A few weeks ago I wrote a post on a controversial topic, “How to Remove a Troublesome Board Member.” As I wrote in the post,

Of the many taboos in the nonprofit sector, the taboo against asking bad board members to resign is one of the most destructive. Instead of encouraging ineffective or meddling board members to move on, nonprofit leaders often show misplaced gratitude for those errant board members continuing to take up space.

Because it is such a taboo idea, I predictably received several emails, Tweets and comments in response to the post. The most thoughtful of which was from Tom Klaus, who wrote:

Like anyone who has ever led a nonprofit, I’ve wanted to make changes to my board to make everything run a lot better, and I can sympathize with the folks for whom your blog is intended. What I’d like to hear, though, are your thoughts on the legal and ethical aspects of a nonprofit leader making such changes to board.

In most states, the by-laws of a nonprofit organization establish the board of directors as the legal entity upon which the organization is established. The ED or CEO is typically not also a member of the board of directors, in my experience. Hence, there is a legal conundrum facing the leader. He or she may not have legal standing to make the changes to the board you are suggesting in your blog. Now, this is not to say, of course, that nonprofit leaders don’t try to do it anyway; only that doing so might provide the grounds for board members to significantly challenge and even release the nonprofit leader.

The ethical challenge this presents, I believe, is this: Is it ethical for a nonprofit leader to try to change the makeup of the group that hired her or him?

I think the most difficult governance challenge in a nonprofit organization is achieving the delicate balance between the power of the ED/CEO and the power of the Board of Directors. I’m sure we’ve both known organizations that have done this remarkably well, and they become high performing, heartily sustainable, and wildly successful in their work. I’m sure we’ve also both known organizations that just can’t seem to get the balance right.

One of my clients is like this latter. Over the years they have continued to fluctuate between too much power in the hands of the board and too much power in the hands of the ED/CEO. These are among the most unproductive times for them, of course. Just curious about your thinking on this.

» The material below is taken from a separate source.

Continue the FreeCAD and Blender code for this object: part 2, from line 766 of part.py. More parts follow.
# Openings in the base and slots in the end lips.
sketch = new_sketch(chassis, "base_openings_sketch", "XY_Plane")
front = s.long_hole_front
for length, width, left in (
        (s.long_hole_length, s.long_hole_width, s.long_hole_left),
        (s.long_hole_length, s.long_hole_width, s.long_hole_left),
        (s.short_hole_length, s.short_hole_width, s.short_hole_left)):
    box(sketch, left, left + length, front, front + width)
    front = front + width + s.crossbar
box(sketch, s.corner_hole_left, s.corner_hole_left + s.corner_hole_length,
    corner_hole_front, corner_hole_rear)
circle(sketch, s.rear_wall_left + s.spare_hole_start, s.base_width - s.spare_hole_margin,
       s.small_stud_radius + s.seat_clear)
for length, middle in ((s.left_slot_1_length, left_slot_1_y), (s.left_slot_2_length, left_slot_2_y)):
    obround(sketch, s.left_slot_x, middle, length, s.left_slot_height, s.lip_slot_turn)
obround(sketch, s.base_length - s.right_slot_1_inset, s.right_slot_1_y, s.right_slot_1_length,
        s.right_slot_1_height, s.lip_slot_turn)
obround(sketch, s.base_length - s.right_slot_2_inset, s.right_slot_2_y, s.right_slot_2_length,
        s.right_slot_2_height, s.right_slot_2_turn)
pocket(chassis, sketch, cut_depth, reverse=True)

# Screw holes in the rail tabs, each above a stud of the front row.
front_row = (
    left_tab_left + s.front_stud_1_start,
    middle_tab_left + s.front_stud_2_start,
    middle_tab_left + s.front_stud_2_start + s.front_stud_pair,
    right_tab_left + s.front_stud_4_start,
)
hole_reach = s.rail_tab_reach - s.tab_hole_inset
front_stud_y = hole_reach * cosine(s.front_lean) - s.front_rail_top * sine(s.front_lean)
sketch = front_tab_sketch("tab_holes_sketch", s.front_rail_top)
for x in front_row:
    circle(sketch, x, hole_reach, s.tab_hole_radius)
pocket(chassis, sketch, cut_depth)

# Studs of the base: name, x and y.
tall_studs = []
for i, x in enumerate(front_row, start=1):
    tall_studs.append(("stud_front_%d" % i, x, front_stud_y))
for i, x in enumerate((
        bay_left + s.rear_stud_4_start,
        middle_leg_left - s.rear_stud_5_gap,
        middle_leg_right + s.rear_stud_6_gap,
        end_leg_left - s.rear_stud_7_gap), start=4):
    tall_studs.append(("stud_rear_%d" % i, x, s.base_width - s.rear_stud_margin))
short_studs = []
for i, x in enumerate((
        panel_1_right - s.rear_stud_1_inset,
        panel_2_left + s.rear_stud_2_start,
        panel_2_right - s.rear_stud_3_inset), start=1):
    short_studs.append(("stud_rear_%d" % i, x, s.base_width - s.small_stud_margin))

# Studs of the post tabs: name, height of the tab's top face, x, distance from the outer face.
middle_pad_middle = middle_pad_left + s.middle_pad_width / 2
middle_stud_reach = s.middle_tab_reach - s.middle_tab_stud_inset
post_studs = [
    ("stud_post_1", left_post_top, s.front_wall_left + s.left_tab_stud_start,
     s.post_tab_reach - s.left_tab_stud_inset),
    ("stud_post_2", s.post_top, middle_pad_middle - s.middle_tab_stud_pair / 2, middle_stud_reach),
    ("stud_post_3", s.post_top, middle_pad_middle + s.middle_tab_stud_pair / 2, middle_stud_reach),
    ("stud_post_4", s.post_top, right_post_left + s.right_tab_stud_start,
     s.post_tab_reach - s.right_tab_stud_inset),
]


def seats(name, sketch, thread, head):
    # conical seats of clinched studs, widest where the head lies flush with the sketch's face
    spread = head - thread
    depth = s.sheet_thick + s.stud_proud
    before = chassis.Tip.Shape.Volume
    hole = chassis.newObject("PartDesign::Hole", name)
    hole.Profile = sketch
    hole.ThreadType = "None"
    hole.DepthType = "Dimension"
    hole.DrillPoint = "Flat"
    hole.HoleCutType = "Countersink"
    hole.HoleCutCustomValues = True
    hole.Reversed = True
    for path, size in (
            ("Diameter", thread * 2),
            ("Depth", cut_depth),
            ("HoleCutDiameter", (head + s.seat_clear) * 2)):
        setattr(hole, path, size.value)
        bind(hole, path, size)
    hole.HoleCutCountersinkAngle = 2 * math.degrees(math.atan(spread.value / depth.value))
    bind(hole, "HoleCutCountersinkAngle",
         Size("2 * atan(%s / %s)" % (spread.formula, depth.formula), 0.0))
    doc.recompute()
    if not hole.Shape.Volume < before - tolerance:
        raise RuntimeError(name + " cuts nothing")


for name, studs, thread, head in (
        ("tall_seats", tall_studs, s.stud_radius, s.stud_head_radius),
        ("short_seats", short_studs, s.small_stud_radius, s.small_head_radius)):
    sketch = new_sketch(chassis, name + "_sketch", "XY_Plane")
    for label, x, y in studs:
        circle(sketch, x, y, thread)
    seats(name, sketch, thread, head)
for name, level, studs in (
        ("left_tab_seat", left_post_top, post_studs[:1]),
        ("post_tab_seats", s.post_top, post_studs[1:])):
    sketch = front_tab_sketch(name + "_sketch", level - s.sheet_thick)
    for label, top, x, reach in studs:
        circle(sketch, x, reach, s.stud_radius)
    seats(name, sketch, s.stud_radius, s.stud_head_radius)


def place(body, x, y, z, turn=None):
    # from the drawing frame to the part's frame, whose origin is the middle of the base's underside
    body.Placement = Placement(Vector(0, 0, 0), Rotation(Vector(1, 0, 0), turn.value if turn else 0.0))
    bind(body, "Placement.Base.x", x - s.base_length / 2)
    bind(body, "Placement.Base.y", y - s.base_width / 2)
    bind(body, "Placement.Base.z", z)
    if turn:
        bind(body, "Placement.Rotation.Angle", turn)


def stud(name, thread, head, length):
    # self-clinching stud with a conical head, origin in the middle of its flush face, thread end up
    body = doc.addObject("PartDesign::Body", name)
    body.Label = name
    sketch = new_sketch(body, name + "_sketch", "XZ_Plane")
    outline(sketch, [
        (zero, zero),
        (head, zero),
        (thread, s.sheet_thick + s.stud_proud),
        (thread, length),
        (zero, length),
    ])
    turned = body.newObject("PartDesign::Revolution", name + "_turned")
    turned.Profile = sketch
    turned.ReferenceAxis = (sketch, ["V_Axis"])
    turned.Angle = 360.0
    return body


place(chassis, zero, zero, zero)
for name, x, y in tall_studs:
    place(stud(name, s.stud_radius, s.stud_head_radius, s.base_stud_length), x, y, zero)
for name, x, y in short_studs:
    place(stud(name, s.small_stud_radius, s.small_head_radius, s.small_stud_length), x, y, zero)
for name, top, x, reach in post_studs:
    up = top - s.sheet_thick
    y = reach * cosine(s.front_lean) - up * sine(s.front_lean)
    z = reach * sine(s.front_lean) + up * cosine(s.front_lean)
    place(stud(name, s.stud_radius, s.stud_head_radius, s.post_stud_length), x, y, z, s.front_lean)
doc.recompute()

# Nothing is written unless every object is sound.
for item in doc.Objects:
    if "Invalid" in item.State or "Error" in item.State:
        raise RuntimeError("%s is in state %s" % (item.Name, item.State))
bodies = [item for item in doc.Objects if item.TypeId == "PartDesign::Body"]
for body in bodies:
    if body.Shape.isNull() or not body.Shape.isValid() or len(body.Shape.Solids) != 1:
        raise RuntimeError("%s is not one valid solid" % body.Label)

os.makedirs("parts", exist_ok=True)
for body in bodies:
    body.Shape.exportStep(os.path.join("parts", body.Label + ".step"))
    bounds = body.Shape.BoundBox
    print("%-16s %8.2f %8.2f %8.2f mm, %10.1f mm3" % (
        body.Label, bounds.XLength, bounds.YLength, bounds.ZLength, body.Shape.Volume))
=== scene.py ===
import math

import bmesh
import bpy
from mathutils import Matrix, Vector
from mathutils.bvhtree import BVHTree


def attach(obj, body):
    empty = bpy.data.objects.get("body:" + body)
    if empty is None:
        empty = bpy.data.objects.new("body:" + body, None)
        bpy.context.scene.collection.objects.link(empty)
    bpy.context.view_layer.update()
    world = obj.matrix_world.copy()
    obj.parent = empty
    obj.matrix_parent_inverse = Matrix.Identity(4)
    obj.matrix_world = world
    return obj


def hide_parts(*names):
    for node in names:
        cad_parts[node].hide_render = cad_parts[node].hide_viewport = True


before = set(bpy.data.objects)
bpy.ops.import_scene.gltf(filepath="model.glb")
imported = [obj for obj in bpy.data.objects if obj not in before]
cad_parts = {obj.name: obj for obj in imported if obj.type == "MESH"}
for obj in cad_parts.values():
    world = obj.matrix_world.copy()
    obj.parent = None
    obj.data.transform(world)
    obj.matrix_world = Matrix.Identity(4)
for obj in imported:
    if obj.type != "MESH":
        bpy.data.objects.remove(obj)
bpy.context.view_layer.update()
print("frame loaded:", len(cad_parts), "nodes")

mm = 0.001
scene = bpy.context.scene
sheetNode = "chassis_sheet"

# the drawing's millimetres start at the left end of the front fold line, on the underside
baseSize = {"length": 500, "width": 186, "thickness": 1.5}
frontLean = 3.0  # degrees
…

Tom raises an excellent point. The nonprofit board of directors are and should be charged with the legal authority to hire and manage the nonprofit executive director. However, that does not mean that they are the only ones to possess the power to make changes in the leadership of the organization. It is important to understand that both board members and executive directors possess power but very different types of power.

In the 1950s two social psychologists, John French and Bertram Raven, defined a new way to think about the kinds of power people possess. They classified six bases of an individual’s social power:

  1. Reward Power is based on a person’s ability to give rewards
  2. Coercive Power is based on a person’s ability to give punishments
  3. Referent Power is based on a person’s ability to make others want to model his/her behavior
  4. Legitimate Power is based on a person’s official title or role
  5. Expert Power is based on a person’s expertise
  6. Informational Power is based on a person’s possession of specific content

Instead of the Legitimate Power that board members enjoy because of their legal title of “board member,” I was referring in my previous blog post to the Expert Power a nonprofit executive director can employ.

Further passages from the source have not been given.